Indeed, Living the Good Life had been the bible for the entire Back to the Land Movement that began in the 1930s and peaked in the 1950s. The Nearings left New York City and farmed on rural land first in Vermont, then Maine. After their book came out, they developed a national following of people who moved out of the cities to get away from Post War crowding, industrialism, pollution and competition. Also, for the first time in history, the human psyche confronted the possibility of mass annihilation with the invention of the atomic bomb.
Like the Nearings, the Hydes endured exposure to a wide range of rural and wild conditions and predicaments. Mom and Dad were survivors and minimalists who conserved resources, energy and money. Dad either repaired or jury-rigged water lines, oil pumps, motors, batteries, light switches and everything else in the house and vehicles.

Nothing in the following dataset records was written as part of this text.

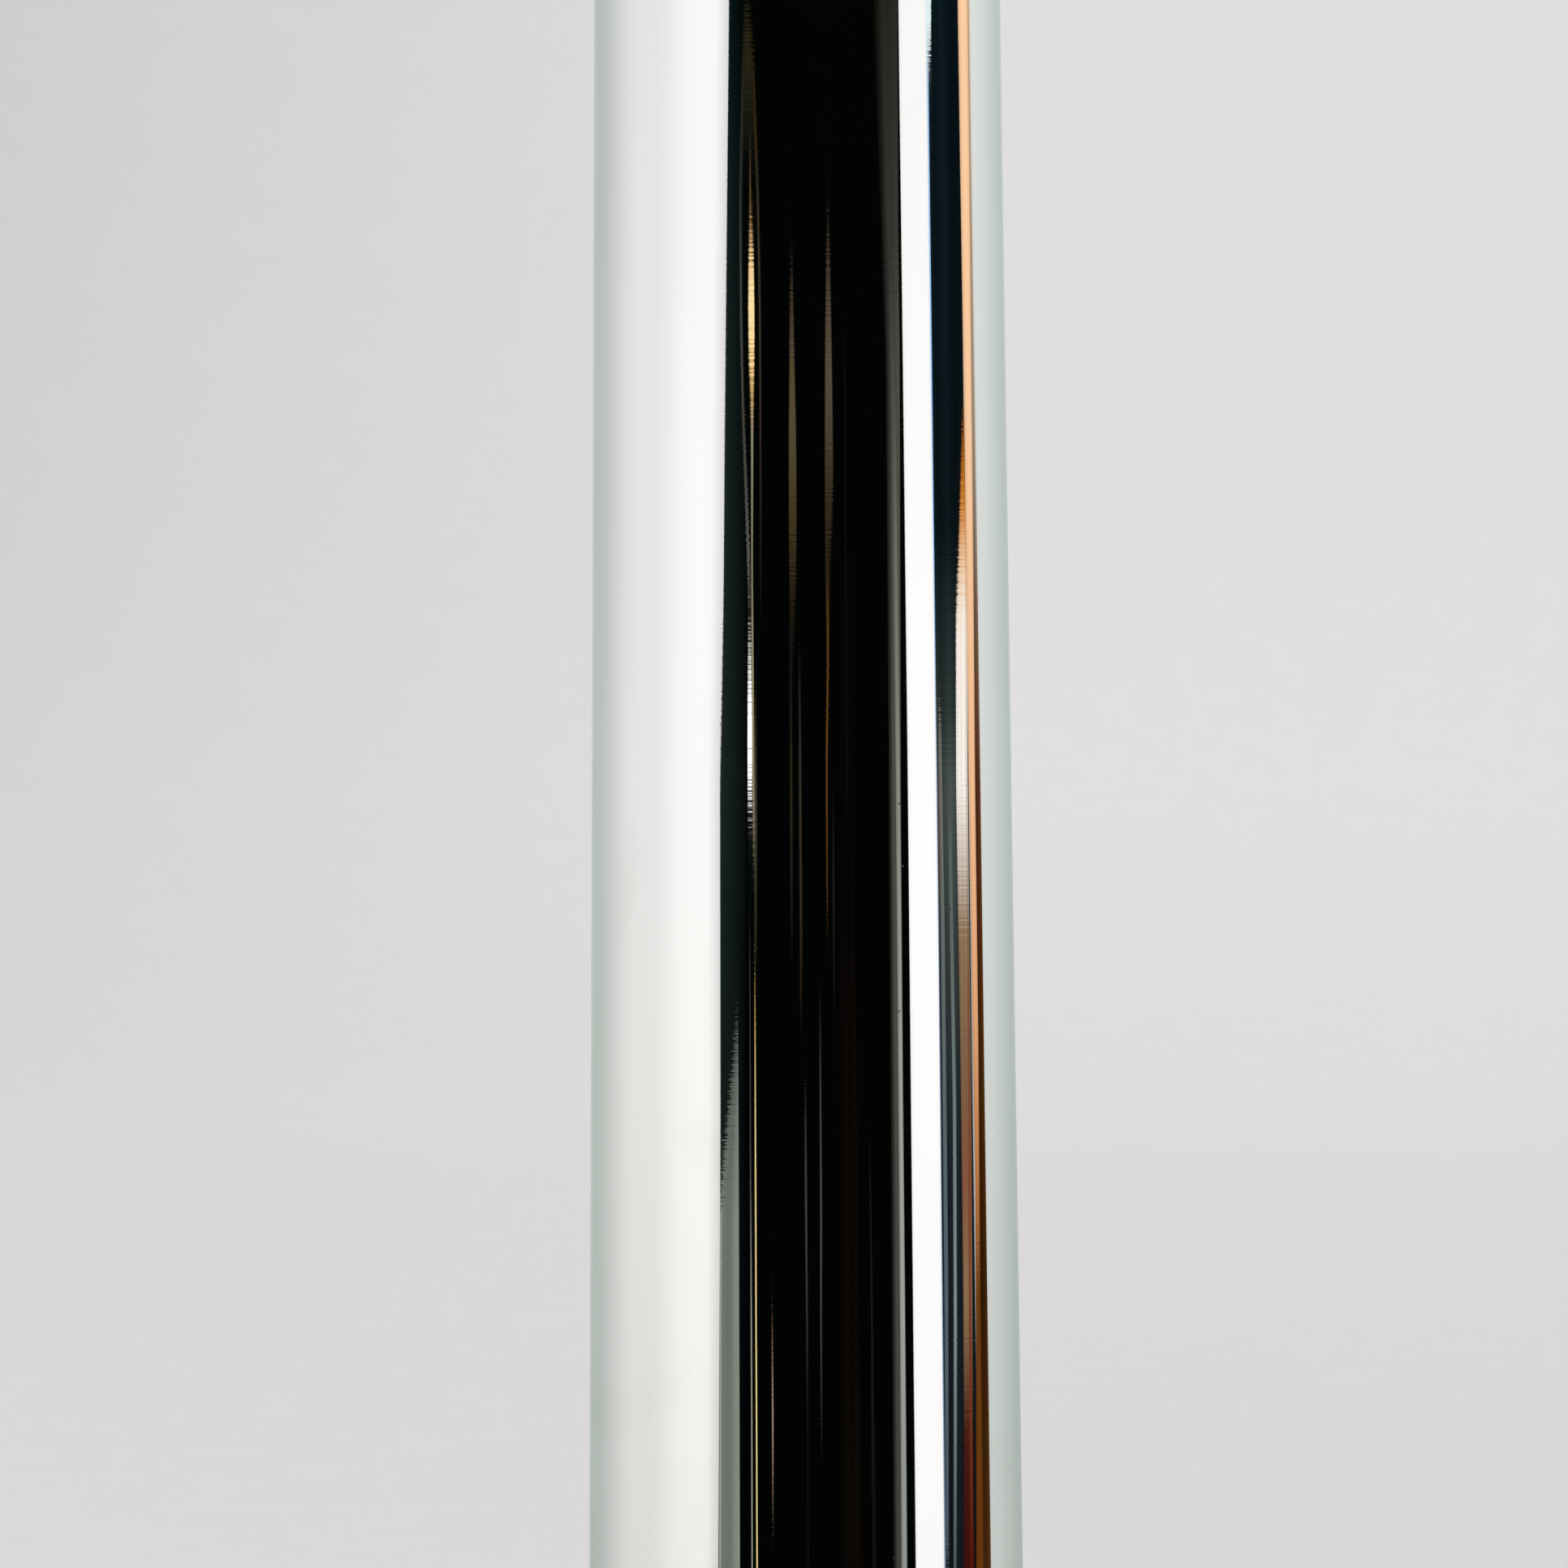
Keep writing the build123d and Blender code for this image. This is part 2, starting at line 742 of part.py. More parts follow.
with BuildPart() as clamp_screw:
    with BuildSketch(clamp_plane):
        with BuildLine():
            Polyline(
                (screw_spigot_end, 0),
                (screw_spigot_end, screw_spigot_radius - screw_spigot_chamfer),
                (screw_spigot_end + screw_spigot_chamfer, screw_spigot_radius),
                (clip_groove_start, screw_spigot_radius),
                (clip_groove_start, screw_groove_radius),
                (clip_groove_end, screw_groove_radius),
                (clip_groove_end, screw_spigot_radius),
                (screw_shoulder, screw_spigot_radius),
                (screw_shoulder, screw_radius - screw_chamfer),
                (screw_shoulder + screw_chamfer, screw_radius),
                (knob_start, screw_radius),
                (knob_start, shank_radius),
                (shank_end, shank_radius),
                (shank_end, 0),
                close=True,
            )
        make_face()
    revolve(axis=clamp_axis)

write(clamp_screw, "clamp_screw")

hub_radius = 10
grip_radius = 18
flute_radius = 6
flute_circle = 22
flute_count = 7
flute_rounding = 1.5
grip_margin = 0.5
grip_back = 4
grip_shoulder = 5
dome_drop = 2.5
dome_radius = 13
dome_roundings = [2, 3, 4, 9]
hub_chamfer = 0.8
hub_overlap = 3
insert_radius = 6.5
insert_bore = shank_radius + 0.02
insert_end = 60
knob_grub_radius = 2
knob_grub_distance = 47
knob_grub_length = 5

with BuildPart() as clamp_knob:
    # The grip is a fluted star, rounded over by a turned form
    with BuildSketch(radial_plane(clamp_height, grip_start)) as star:
        Circle(grip_radius)
        with PolarLocations(flute_circle, flute_count):
            Circle(flute_radius, mode=Mode.SUBTRACT)
        fillet(star.vertices(), radius=flute_rounding)
    extrude(amount=knob_end - grip_start)
    with BuildSketch(clamp_plane):
        with BuildLine():
            crown = FilletPolyline(
                (grip_start, 0),
                (grip_start, hub_radius),
                (grip_start + grip_back, grip_radius + grip_margin),
                (knob_end - grip_shoulder, grip_radius + grip_margin),
                (knob_end - dome_drop, dome_radius),
                (knob_end, 0),
                radius=dome_roundings,
            )
            Line(crown @ 1, crown @ 0)
        make_face()
    revolve(axis=clamp_axis, mode=Mode.INTERSECT)
    with BuildSketch(radial_plane(clamp_height, knob_start)):
        Circle(hub_radius)
    extrude(amount=grip_start - knob_start + hub_overlap)
    chamfer(clamp_knob.edges().group_by(Axis.X)[0], length=hub_chamfer)
    with BuildSketch(radial_plane(clamp_height, knob_start)):
        Circle(insert_radius)
    extrude(amount=insert_end - knob_start, mode=Mode.SUBTRACT)
    with BuildSketch(Plane.XY.offset(clamp_height)):
        with Locations((knob_grub_distance, 0)):
            Circle(knob_grub_radius)
    extrude(amount=grip_radius, mode=Mode.SUBTRACT)

write(clamp_knob, "clamp_knob")

with BuildPart() as knob_insert:
    with BuildSketch(radial_plane(clamp_height, knob_start)):
        Circle(insert_radius)
        Circle(insert_bore, mode=Mode.SUBTRACT)
    extrude(amount=insert_end - knob_start)
    with BuildSketch(Plane.XY.offset(clamp_height)):
        with Locations((knob_grub_distance, 0)):
            Circle(knob_grub_radius)
    extrude(amount=grip_radius, mode=Mode.SUBTRACT)

write(knob_insert, "knob_insert")

with BuildPart() as knob_grub_screw:
    with BuildSketch(Plane.XY.offset(clamp_height + shank_radius + thread_play)):
        with Locations((knob_grub_distance, 0)):
            Circle(knob_grub_radius)
    extrude(amount=knob_grub_length)
    with BuildSketch(Plane.XY.offset(clamp_height + shank_radius + thread_play + knob_grub_length)):
        with Locations((knob_grub_distance, 0)):
            RegularPolygon(radius=hexagon_radius(small_hexagon), side_count=6)
    extrude(amount=-knob_grub_length / 2, mode=Mode.SUBTRACT)

write(knob_grub_screw, "knob_grub_screw")
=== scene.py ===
import json
from math import acos, atan2, ceil, cos, degrees, hypot, pi, radians, sin, sqrt, tan
import bpy
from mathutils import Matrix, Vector


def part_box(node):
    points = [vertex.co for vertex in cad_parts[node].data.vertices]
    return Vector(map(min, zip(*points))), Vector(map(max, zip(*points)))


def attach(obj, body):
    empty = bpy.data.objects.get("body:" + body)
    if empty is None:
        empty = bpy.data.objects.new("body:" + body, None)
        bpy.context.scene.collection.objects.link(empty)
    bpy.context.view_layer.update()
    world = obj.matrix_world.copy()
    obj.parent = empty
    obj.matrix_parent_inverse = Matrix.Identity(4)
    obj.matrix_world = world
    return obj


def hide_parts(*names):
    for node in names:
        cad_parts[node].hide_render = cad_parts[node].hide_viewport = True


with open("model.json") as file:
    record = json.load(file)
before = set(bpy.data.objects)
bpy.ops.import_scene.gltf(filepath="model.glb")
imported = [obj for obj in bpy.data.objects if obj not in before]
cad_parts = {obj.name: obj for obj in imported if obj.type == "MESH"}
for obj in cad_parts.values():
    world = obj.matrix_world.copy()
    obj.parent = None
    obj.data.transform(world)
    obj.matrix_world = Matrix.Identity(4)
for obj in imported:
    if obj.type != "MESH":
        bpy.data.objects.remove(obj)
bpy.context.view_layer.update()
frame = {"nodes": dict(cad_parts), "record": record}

# A weighted chrome stand for one flag pole. Z is the column's axis and the floor is z = 0.
# Shop sizes below are in millimetres; the scene itself is in metres.
mm = 0.001


def linearColour(hexCode):
    channels = [int(hexCode[i:i + 2], 16) / 255 for i in (0, 2, 4)]
    return [c / 12.92 if c <= 0.04045 else ((c + 0.055) / 1.055) ** 2.4 for c in channels] + [1.0]


def addNode(tree, kind, settings=None, links=None):
    # a setting is a property of the node if it has one of that name, or else one of its sockets
    node = tree.nodes.new("ShaderNode" + kind)
    for name, value in (settings or {}).items():
        if isinstance(name, str) and hasattr(node, name):
            setattr(node, name, value)
        else:
            node.inputs[name].default_value = value
    for socket, source in (links or {}).items():
        tree.links.new(source, node.inputs[socket])
    return node


def newMaterial(name):
    material = bpy.data.materials.new(name)
    material.use_nodes = True
    tree = material.node_tree
    tree.nodes.clear()
    return material, tree


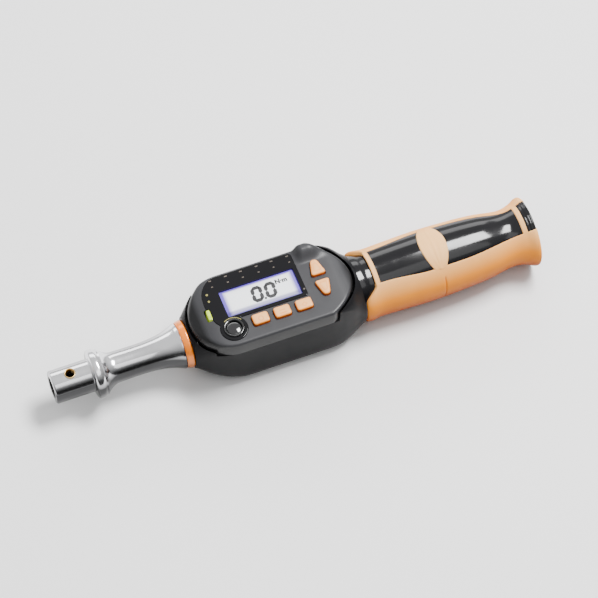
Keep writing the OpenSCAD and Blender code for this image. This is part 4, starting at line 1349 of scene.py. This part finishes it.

In 1962, the same year Rachel Carson released Silent Spring, the Sierra Club first introduced color to landscape photography with the release of In Wildness Is the Preservation of the World with color photographs by Eliot Porter and quotes from Henry David Thoreau and Island In Time: The Point Reyes Peninsula by Harold Gilliam with photographs by Philip Hyde. While In Wildness was a well-planned art book, Island In Time was a rush project for which David Brower chose Dad as photographer because Brower knew Dad could quickly get enough artistically interesting, yet documentary feeling images to put together a book that not only helped raise the funds necessary to buy the land to establish Point Reyes National Seashore before the developers could subdivide it, not to mention it shared the Point Reyes story with Congress and President John F. Kennedy, who finalized the Bill making it part of the national park system.